Coincidentally, Stockton was at the Frys.com Open as a tournament honoree. The two said hello after dinner one night, and Stockton followed him during the pro-am. But other than Stockton giving McIlroy a thumbs-up, they did little communicating on the subject of putting.

“I think it’s more mental than anything else,” McIlroy said. “Whenever you don’t see anything go in, it makes it harder and harder each and every hole that goes by.”

What a way to ruin a great working vacation in the wine country, particularly after making another of those long journeys that McIlroy is starting to complain about as a global player, this one 12 hours from Europe to Northern California. By Wednesday night he had ticked all the required boxes: visiting a winery, eating the cuisine of Thomas Keller, even cracking that he was trying to find a balance between not feeling too hungover and teeing it up the next day.

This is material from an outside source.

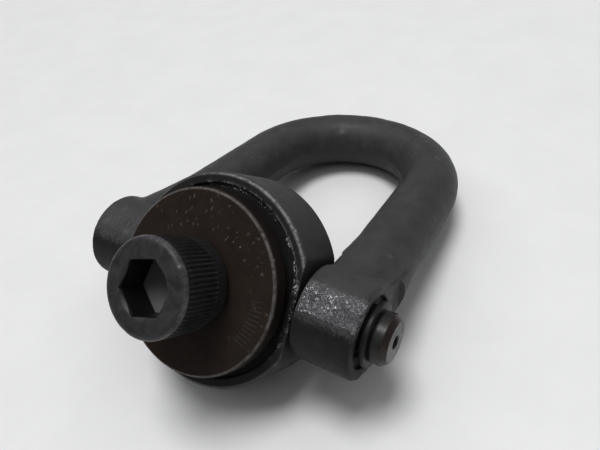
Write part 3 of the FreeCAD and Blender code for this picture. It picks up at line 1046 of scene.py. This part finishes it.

The box he ultimately wants to tick, though, is at Augusta National in April. Although McIlroy said his game felt better than it did at the Tour Championship, where he finished T-16, his body language, energy level and facial expressions said otherwise. “Just very frustrating,” he called it.

McIlroy was in Napa in exchange for a release to play an exhibition called the Turkish Airlines World Golf Final in 2012. According to numbers released a week earlier by one of his sponsors, McIlroy had already spent two weeks flying to events in 2015 and 287 nights in hotel rooms. McIlroy called these “crazy numbers,” with more to come.

McIlroy next travels to the Turkish Airlines Open, the HSBC Champions in China and the DP World Tour Championship in Dubai. The travel and media demands have become so rigorous— especially with a Ryder Cup and Olympic year looming—that McIlroy has considered dropping his European Tour membership.

It’s not like he doesn’t have a life. He spent the weekend before Napa hanging out in London. Had he not been at the Frys.com, he would have been in Wales rooting on the Irish Rugby Team in the World Cup. Instead he headed to the airport, first stopping at In-and-Out Burger before jumping on a plane for the 12-hour journey back to London. Among his upcoming travel plans is a trip to Dubai, where he does some of his best work. The season may not be lost just yet.